# [Aim of the task]
Every entry here needs to be repeated exactly.

begin Records for the exercise

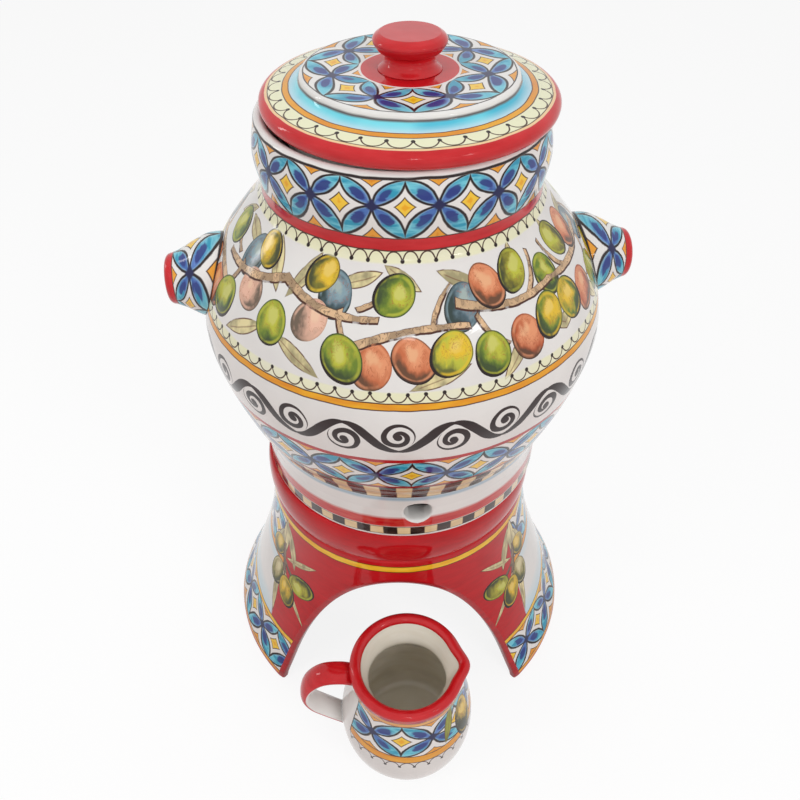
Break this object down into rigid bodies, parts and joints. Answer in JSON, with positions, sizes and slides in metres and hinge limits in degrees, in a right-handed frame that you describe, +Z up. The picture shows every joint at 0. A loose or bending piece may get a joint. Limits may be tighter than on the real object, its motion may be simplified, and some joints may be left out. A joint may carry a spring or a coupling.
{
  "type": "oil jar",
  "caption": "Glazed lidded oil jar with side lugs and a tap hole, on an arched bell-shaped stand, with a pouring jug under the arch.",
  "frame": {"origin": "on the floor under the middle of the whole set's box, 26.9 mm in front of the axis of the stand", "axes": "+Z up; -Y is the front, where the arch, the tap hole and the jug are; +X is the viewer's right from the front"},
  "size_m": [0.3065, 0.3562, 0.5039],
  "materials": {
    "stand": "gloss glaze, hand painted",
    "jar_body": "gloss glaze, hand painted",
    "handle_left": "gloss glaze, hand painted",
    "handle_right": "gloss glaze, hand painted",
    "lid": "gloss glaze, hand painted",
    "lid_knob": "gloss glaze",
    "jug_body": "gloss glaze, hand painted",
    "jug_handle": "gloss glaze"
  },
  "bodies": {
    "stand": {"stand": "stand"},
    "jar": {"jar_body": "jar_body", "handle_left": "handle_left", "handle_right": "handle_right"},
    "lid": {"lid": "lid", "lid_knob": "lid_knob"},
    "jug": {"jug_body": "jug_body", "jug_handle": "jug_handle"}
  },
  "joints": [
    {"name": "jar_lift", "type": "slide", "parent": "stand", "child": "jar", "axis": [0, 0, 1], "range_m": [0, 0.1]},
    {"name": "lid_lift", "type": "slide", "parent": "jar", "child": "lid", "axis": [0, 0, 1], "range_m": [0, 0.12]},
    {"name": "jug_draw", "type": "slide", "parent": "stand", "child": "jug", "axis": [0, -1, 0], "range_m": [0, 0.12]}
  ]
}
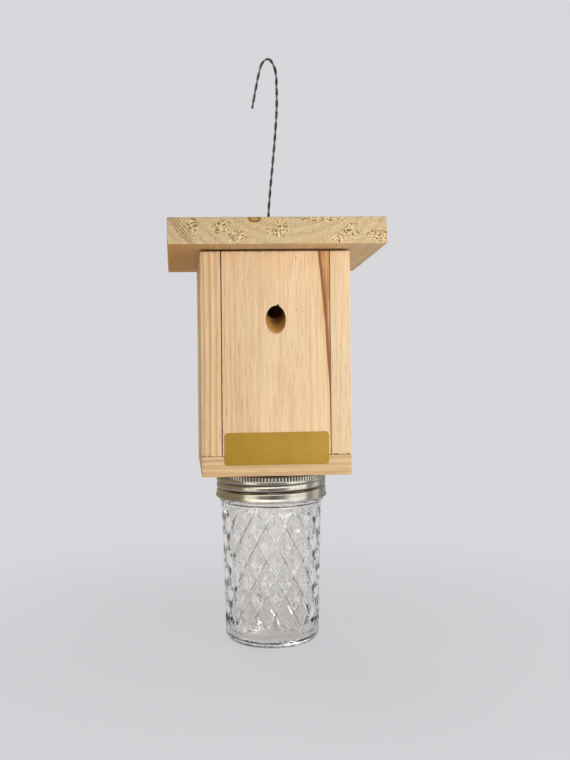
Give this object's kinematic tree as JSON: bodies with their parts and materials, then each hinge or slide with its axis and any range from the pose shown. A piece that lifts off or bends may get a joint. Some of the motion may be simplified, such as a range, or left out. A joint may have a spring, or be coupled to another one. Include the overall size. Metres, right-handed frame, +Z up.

end Records for the exercise

# [Output below]
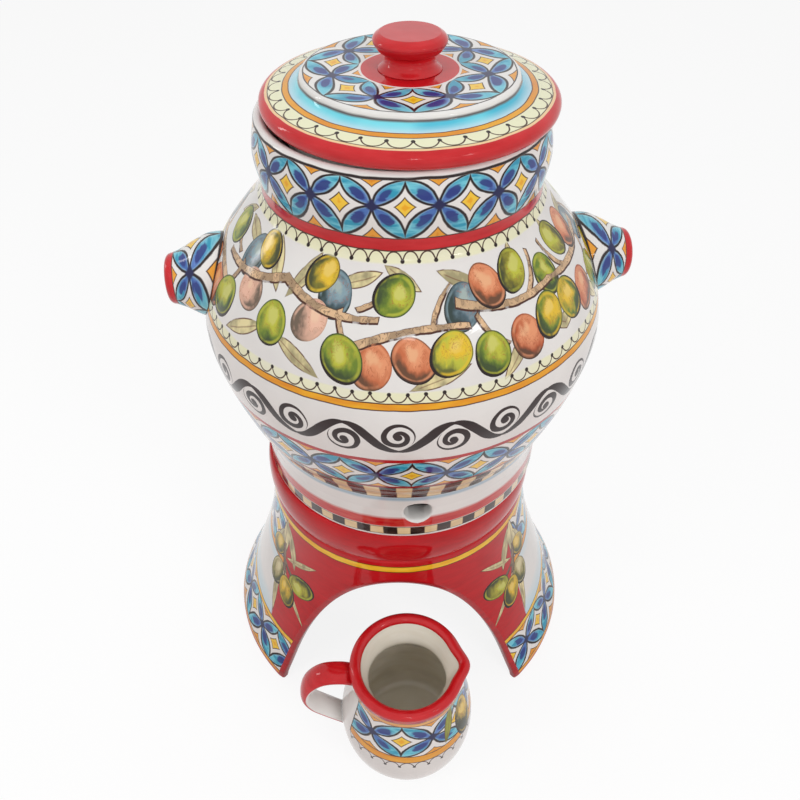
Break this object down into rigid bodies, parts and joints. Answer in JSON, with positions, sizes and slides in metres and hinge limits in degrees, in a right-handed frame that you describe, +Z up. The picture shows every joint at 0. A loose or bending piece may get a joint. Limits may be tighter than on the real object, its motion may be simplified, and some joints may be left out. A joint may carry a spring or a coupling.
{
  "type": "oil jar",
  "caption": "Glazed lidded oil jar with side lugs and a tap hole, on an arched bell-shaped stand, with a pouring jug under the arch.",
  "frame": {"origin": "on the floor under the middle of the whole set's box, 26.9 mm in front of the axis of the stand", "axes": "+Z up; -Y is the front, where the arch, the tap hole and the jug are; +X is the viewer's right from the front"},
  "size_m": [0.3065, 0.3562, 0.5039],
  "materials": {
    "stand": "gloss glaze, hand painted",
    "jar_body": "gloss glaze, hand painted",
    "handle_left": "gloss glaze, hand painted",
    "handle_right": "gloss glaze, hand painted",
    "lid": "gloss glaze, hand painted",
    "lid_knob": "gloss glaze",
    "jug_body": "gloss glaze, hand painted",
    "jug_handle": "gloss glaze"
  },
  "bodies": {
    "stand": {"stand": "stand"},
    "jar": {"jar_body": "jar_body", "handle_left": "handle_left", "handle_right": "handle_right"},
    "lid": {"lid": "lid", "lid_knob": "lid_knob"},
    "jug": {"jug_body": "jug_body", "jug_handle": "jug_handle"}
  },
  "joints": [
    {"name": "jar_lift", "type": "slide", "parent": "stand", "child": "jar", "axis": [0, 0, 1], "range_m": [0, 0.1]},
    {"name": "lid_lift", "type": "slide", "parent": "jar", "child": "lid", "axis": [0, 0, 1], "range_m": [0, 0.12]},
    {"name": "jug_draw", "type": "slide", "parent": "stand", "child": "jug", "axis": [0, -1, 0], "range_m": [0, 0.12]}
  ]
}
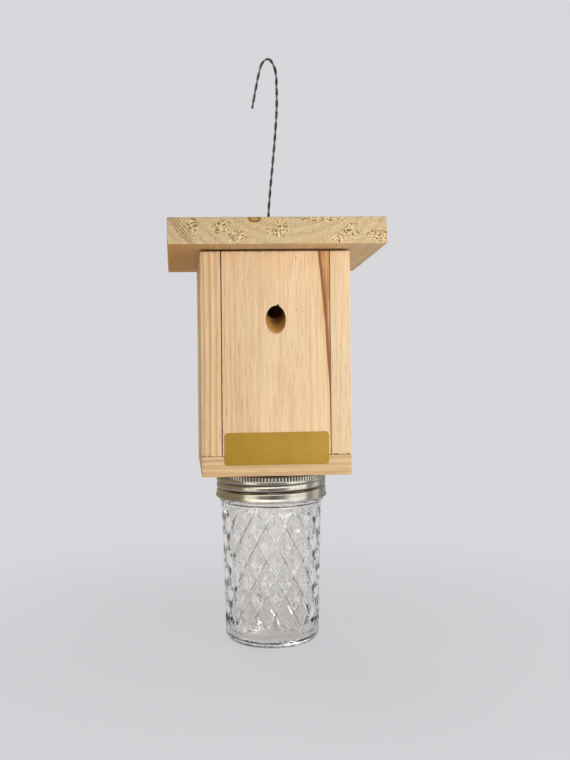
Give this object's kinematic tree as JSON: bodies with their parts and materials, then each hinge or slide with its axis and any range from the pose shown. A piece that lifts off or bends may get a joint. Some of the motion may be simplified, such as a range, or left out. A joint may have a spring, or be coupled to another one. Include the overall size. Metres, right-handed frame, +Z up.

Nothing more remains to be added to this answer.